**Exercise requirements:**
Among the entries below, find the line with "main_shell();", then quote it and each following line up to and including the line with "bpy.data.objects.remove(obj)", and nothing else.

**Input:**
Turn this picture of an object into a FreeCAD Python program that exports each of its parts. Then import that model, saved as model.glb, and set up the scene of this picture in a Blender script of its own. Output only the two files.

...

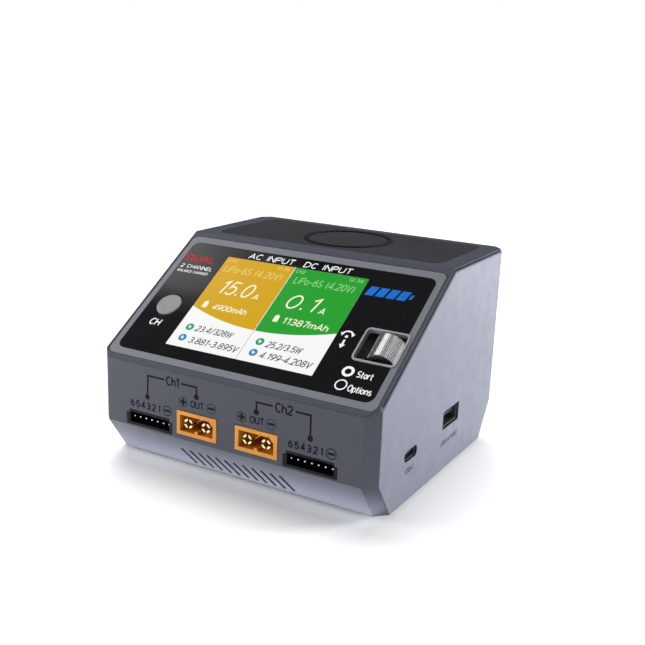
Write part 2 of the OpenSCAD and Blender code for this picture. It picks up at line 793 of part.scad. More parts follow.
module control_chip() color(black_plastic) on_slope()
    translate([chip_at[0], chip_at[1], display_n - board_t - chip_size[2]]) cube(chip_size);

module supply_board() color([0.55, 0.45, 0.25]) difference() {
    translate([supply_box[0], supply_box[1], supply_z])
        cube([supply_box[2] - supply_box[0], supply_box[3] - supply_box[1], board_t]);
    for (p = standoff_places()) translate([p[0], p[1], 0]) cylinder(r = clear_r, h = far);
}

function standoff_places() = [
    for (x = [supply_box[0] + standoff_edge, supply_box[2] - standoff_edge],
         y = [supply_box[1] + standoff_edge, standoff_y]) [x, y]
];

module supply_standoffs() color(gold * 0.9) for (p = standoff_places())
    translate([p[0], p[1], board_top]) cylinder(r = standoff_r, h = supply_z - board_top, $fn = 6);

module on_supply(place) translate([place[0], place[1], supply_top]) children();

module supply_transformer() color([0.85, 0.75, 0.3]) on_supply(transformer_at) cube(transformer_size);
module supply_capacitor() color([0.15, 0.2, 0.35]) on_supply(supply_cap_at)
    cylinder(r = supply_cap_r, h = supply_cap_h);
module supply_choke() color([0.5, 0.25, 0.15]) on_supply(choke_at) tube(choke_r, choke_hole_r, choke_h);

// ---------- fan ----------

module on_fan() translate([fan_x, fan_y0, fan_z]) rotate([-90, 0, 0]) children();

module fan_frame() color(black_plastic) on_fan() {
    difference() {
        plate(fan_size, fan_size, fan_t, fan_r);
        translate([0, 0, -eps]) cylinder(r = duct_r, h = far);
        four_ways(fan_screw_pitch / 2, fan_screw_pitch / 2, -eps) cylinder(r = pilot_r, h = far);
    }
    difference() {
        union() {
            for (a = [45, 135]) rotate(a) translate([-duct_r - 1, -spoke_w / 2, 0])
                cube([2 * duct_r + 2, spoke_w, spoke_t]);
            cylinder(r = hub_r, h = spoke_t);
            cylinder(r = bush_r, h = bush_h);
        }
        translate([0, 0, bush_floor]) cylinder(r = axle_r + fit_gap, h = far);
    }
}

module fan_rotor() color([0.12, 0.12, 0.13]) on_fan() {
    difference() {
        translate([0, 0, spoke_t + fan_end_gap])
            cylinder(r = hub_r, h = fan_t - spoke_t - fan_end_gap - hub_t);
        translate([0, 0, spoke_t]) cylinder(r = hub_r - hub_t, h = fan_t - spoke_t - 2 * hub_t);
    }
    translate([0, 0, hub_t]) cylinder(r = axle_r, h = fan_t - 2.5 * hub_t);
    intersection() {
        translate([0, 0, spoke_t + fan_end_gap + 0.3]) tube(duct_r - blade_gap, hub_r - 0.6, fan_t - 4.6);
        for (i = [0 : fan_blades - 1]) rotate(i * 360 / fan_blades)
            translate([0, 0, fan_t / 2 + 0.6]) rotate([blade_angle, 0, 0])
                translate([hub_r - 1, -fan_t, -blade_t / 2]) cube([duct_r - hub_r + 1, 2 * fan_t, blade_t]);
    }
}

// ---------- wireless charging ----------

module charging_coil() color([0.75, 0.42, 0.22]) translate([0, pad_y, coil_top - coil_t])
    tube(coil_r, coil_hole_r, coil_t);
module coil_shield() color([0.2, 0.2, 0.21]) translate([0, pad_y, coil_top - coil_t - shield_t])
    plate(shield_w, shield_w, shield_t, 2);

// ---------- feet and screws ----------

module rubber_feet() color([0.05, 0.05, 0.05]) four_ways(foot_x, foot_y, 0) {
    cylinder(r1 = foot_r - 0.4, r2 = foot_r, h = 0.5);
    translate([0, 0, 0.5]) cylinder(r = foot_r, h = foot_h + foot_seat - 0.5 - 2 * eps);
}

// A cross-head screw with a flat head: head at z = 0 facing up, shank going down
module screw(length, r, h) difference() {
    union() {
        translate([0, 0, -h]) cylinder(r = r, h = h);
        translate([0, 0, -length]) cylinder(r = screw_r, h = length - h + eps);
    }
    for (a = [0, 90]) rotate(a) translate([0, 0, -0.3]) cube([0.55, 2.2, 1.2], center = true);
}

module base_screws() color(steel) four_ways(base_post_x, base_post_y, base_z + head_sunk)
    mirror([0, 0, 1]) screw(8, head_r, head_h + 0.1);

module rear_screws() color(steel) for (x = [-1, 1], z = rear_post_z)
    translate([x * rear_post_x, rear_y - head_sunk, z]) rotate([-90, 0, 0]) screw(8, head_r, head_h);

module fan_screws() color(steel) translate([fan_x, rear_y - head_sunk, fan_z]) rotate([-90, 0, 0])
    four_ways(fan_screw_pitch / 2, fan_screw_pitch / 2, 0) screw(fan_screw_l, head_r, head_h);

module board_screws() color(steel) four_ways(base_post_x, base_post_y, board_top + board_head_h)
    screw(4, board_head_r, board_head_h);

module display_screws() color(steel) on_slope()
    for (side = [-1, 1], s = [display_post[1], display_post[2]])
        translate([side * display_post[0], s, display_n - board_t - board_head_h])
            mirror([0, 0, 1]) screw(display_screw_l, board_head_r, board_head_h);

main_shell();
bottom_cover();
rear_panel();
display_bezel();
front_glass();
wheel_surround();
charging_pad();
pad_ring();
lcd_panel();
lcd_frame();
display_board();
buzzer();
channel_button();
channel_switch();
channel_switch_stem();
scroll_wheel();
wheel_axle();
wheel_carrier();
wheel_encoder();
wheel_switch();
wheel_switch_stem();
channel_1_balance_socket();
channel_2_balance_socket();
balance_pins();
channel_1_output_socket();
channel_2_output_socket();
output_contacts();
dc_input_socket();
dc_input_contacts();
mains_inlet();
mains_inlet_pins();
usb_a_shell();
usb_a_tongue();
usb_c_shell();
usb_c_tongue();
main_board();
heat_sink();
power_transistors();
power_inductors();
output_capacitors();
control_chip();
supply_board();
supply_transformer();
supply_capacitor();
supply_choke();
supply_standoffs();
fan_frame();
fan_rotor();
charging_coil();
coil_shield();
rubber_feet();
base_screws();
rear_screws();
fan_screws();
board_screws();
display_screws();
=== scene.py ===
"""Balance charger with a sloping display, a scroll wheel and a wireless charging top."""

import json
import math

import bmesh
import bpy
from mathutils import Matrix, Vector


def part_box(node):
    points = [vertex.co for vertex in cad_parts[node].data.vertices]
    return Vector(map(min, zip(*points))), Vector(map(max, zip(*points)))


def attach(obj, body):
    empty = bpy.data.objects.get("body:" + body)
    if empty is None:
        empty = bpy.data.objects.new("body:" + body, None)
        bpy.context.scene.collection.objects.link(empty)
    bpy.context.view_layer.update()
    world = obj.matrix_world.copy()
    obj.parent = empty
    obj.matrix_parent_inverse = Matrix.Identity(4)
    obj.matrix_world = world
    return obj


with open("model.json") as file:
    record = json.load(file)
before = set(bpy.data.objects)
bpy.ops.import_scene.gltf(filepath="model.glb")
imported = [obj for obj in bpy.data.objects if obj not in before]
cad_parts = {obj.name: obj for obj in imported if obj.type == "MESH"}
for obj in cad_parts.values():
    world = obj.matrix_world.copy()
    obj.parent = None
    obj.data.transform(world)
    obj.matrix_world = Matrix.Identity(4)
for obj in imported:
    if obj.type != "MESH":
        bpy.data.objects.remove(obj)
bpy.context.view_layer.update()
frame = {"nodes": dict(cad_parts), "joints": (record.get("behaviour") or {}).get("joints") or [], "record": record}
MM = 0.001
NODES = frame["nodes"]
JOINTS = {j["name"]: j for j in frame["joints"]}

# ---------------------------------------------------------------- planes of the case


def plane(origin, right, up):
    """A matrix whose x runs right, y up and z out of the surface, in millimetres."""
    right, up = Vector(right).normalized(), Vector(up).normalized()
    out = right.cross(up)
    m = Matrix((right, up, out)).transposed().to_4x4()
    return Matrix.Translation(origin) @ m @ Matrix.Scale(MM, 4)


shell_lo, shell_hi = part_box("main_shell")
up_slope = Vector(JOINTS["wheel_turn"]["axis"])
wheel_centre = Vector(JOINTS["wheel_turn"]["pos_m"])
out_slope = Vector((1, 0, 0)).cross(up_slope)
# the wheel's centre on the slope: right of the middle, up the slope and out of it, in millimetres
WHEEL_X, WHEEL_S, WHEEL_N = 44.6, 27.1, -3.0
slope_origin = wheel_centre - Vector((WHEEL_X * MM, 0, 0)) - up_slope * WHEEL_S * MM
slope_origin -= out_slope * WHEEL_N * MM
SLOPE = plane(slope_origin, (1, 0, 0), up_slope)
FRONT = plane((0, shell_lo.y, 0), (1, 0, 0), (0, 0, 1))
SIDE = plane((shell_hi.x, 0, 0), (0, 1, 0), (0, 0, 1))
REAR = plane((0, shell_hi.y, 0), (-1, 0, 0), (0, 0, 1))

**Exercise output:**
main_shell();
bottom_cover();
rear_panel();
display_bezel();
front_glass();
wheel_surround();
charging_pad();
pad_ring();
lcd_panel();
lcd_frame();
display_board();
buzzer();
channel_button();
channel_switch();
channel_switch_stem();
scroll_wheel();
wheel_axle();
wheel_carrier();
wheel_encoder();
wheel_switch();
wheel_switch_stem();
channel_1_balance_socket();
channel_2_balance_socket();
balance_pins();
channel_1_output_socket();
channel_2_output_socket();
output_contacts();
dc_input_socket();
dc_input_contacts();
mains_inlet();
mains_inlet_pins();
usb_a_shell();
usb_a_tongue();
usb_c_shell();
usb_c_tongue();
main_board();
heat_sink();
power_transistors();
power_inductors();
output_capacitors();
control_chip();
supply_board();
supply_transformer();
supply_capacitor();
supply_choke();
supply_standoffs();
fan_frame();
fan_rotor();
charging_coil();
coil_shield();
rubber_feet();
base_screws();
rear_screws();
fan_screws();
board_screws();
display_screws();
=== scene.py ===
"""Balance charger with a sloping display, a scroll wheel and a wireless charging top."""

import json
import math

import bmesh
import bpy
from mathutils import Matrix, Vector


def part_box(node):
    points = [vertex.co for vertex in cad_parts[node].data.vertices]
    return Vector(map(min, zip(*points))), Vector(map(max, zip(*points)))


def attach(obj, body):
    empty = bpy.data.objects.get("body:" + body)
    if empty is None:
        empty = bpy.data.objects.new("body:" + body, None)
        bpy.context.scene.collection.objects.link(empty)
    bpy.context.view_layer.update()
    world = obj.matrix_world.copy()
    obj.parent = empty
    obj.matrix_parent_inverse = Matrix.Identity(4)
    obj.matrix_world = world
    return obj


with open("model.json") as file:
    record = json.load(file)
before = set(bpy.data.objects)
bpy.ops.import_scene.gltf(filepath="model.glb")
imported = [obj for obj in bpy.data.objects if obj not in before]
cad_parts = {obj.name: obj for obj in imported if obj.type == "MESH"}
for obj in cad_parts.values():
    world = obj.matrix_world.copy()
    obj.parent = None
    obj.data.transform(world)
    obj.matrix_world = Matrix.Identity(4)
for obj in imported:
    if obj.type != "MESH":
        bpy.data.objects.remove(obj)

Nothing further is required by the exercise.